# sub eq



## dualsubs (Jan 28, 2012)

hello,i was wondering which sub eq would be the best.thanks in advance:dontknow:


----------



## Kal Rubinson (Aug 3, 2006)

dualsubs said:


> hello,i was wondering which sub eq would be the best.thanks in advance:dontknow:


In general or within the confines of this subforum? Either way: define the application, please.


----------



## dualsubs (Jan 28, 2012)

i have a denon 3310 and 2 def tech supercube reference subs and i think my amp cannot eq 2 subs properly,so thats why i was enquiring on which is the best sub eq,correct me if iam wrong,kinda new at this.


----------



## bambino (Feb 21, 2010)

In my opion you shouldn't need to use any more then the Mic that came with your AVR.:dontknow: I set all my equipment up by ear and do not eq anything but that is to each his own.

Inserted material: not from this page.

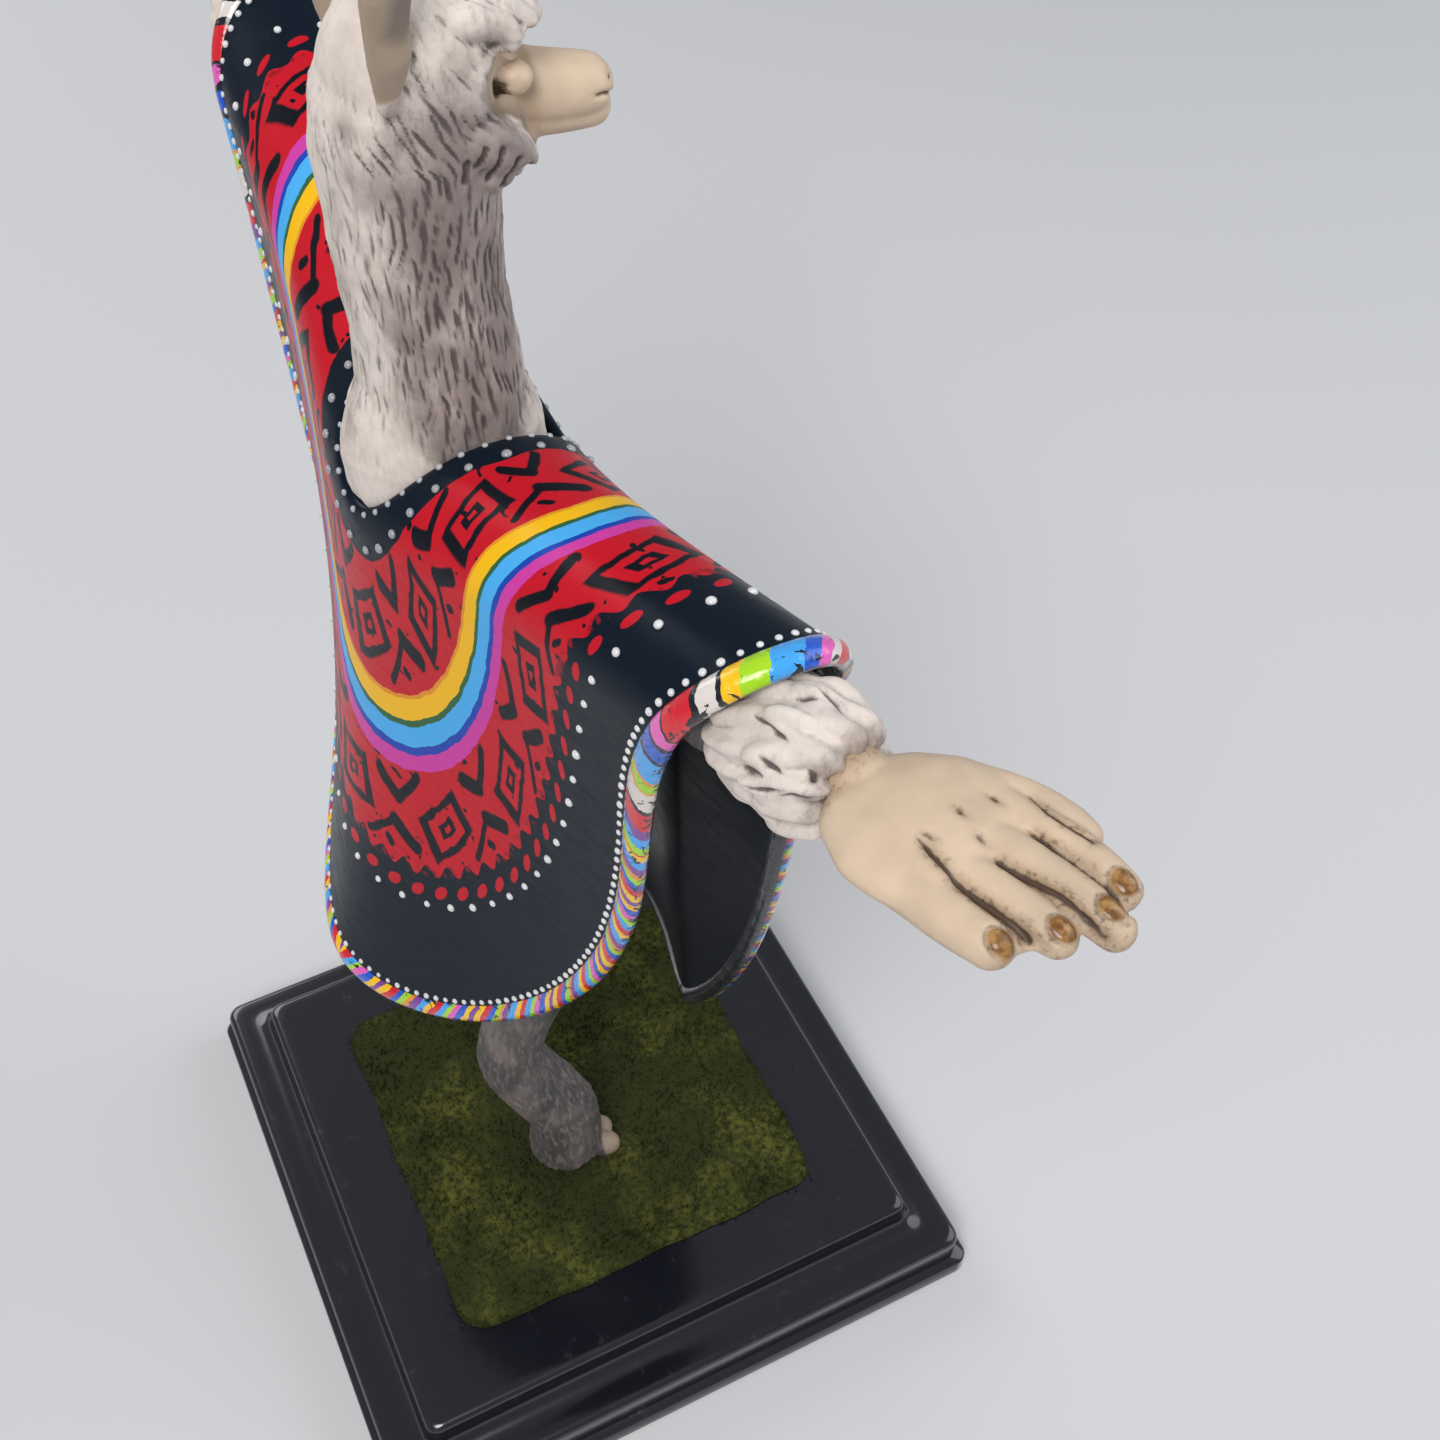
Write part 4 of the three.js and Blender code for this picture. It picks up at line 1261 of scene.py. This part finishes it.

If you want to try an eq try the one from Elemental designs, but i'm still not sure it would be right for your application. What is it your trying to acheive?:T


----------



## Wayne A. Pflughaupt (Apr 13, 2006)

Not sure anyone can say which is “best.” They all have their pluses and minuses. Some are cheaper, some are more user friendly, some are more flexible (i.e. offer more features than just equalization) etc. Perhaps you could give us an indication of your expectations?

Regards,
Wayne


----------



## Kal Rubinson (Aug 3, 2006)

dualsubs said:


> i have a denon 3310 and 2 def tech supercube reference subs and i think my amp cannot eq 2 subs properly,so thats why i was enquiring on which is the best sub eq,correct me if iam wrong,kinda new at this.


If you set them up to be equidistant to the listening position and at exactly equal levels, you should be good.


----------